A search engine may use that information to refine and extend search capabilities; if the text is stored in the same XML format (i.e. using any specific XML syntax) in which the structure information is defined, the search engine can use these explicit information to permit a search like: "find a law in which the word revolver is used in abstract zone and in crime zone only if this word is in bold style ". Obviously, this XML may be built with manual or semi manual operations but this approach is very expensive and the error rate is generally high. In this document we disclose an application of the XSLT technology to build a "filter" that faces the following aspect involved into "structurization" process:
1. Recognize, isolate and (eventually) rebuild single Readable Basic Unit (RBU).
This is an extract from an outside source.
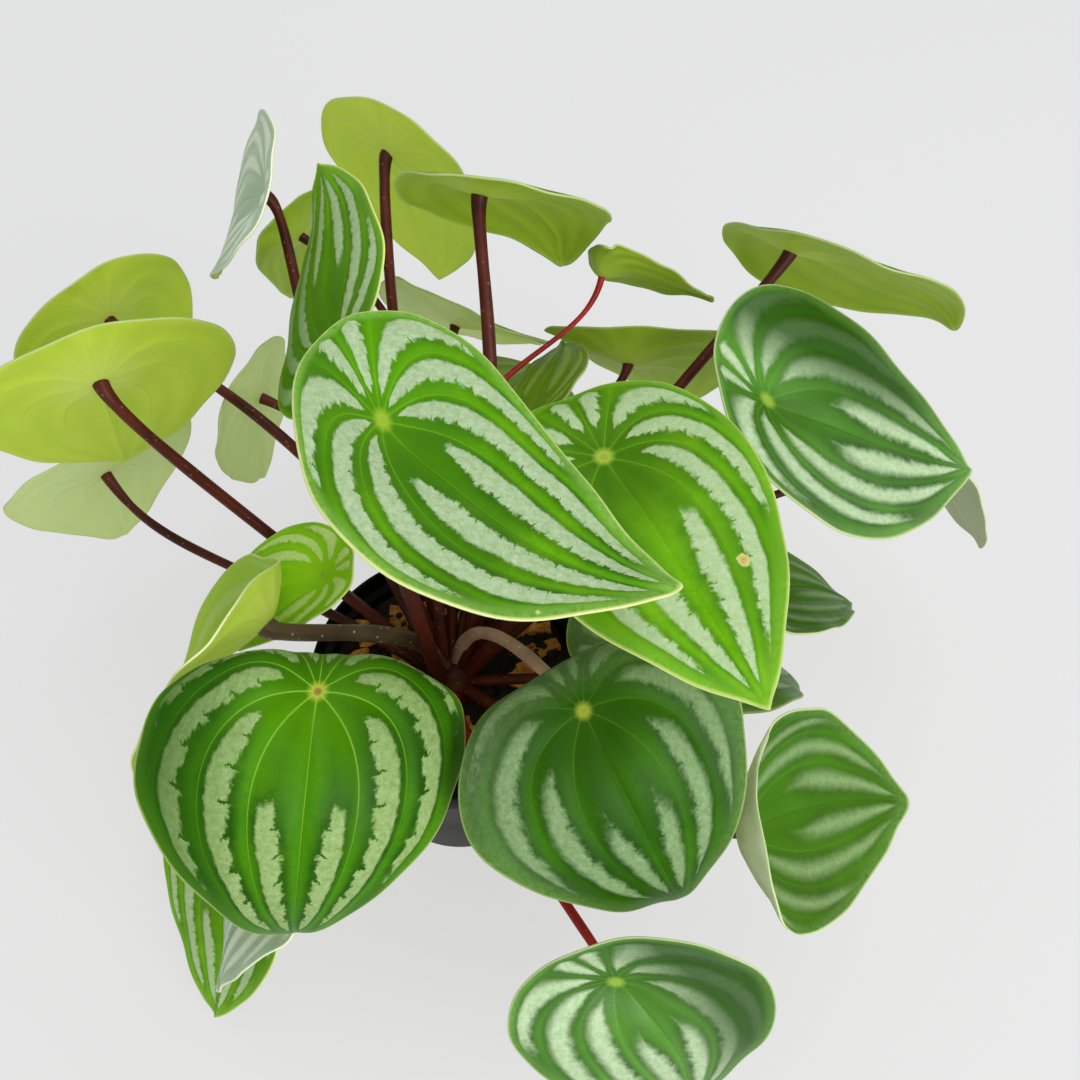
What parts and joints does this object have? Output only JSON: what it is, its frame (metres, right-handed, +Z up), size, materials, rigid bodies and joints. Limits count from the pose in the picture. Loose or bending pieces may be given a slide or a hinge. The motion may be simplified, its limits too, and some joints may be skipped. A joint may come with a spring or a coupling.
{
  "type": "potted peperomia",
  "caption": "House plant with broad shield-shaped striped leaves on long thin stalks, rising from a short crown in a round tapered nursery pot of potting mix.",
  "frame": {"origin": "middle of the pot's underside, on the surface that it stands on", "axes": "+Z up along the pot's axis, +Y away from the side that the picture was taken from, +X to the right in it"},
  "size_m": [0.3517, 0.3138, 0.2239],
  "materials": {
    "pot_plastic": "moulded black nursery-pot plastic, satin",
    "potting_mix": "loose dark peat with orange-brown bark chips, matt",
    "stalk": "smooth dark maroon leaf stalk, satin",
    "leaf_blade": "fleshy green leaf with silver bands above and lime green below, satin"
  },
  "bodies": {
    "root": {"pot": "pot_plastic", "potting_mix": "potting_mix", "crown_and_stalks": "stalk", "leaf_01": "leaf_blade", "leaf_02": "leaf_blade", "leaf_03": "leaf_blade", "leaf_04": "leaf_blade", "leaf_05": "leaf_blade", "leaf_06": "leaf_blade", "leaf_07": "leaf_blade", "leaf_08": "leaf_blade", "leaf_09": "leaf_blade", "leaf_10": "leaf_blade", "leaf_11": "leaf_blade", "leaf_12": "leaf_blade", "leaf_13": "leaf_blade", "leaf_14": "leaf_blade", "leaf_15": "leaf_blade", "leaf_16": "leaf_blade", "leaf_17": "leaf_blade", "leaf_18": "leaf_blade", "leaf_19": "leaf_blade", "leaf_20": "leaf_blade", "leaf_21": "leaf_blade", "leaf_22": "leaf_blade", "leaf_23": "leaf_blade", "leaf_24": "leaf_blade", "leaf_25": "leaf_blade", "leaf_26": "leaf_blade", "leaf_27": "leaf_blade", "leaf_28": "leaf_blade", "leaf_29": "leaf_blade"}
  },
  "joints": []
}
With
RBU we will indicate the most elementary unit of text that is significant in the context in
use (i.e. a law, an article, an item)
2. Recognize the inter-dependence between RBU to obtain hierarchical organization (like chapter that contain paragraphs)
3. Categorize RBU to let the application of the correct pattern analysis (i.e. the pattern analysis for chapter or for paragraph)
4. Apply pattern analysis to made evident text structure
5. Convert various font into a single UNICODE font using custom translitteration tables to uniform font and to make evident font style and effect (bold, superscript and so on)
At the end of this process the initial RTF document became a series of XML RBU with document structure and font properties enforced into a specific XML syntax.
The following figure illustrates the main filter structure:
A particular attention is directed to exception management. The filter explicitly contains a series of object oriented to the isolate, categorize and store filtering exceptions to permit user a quick and efficient...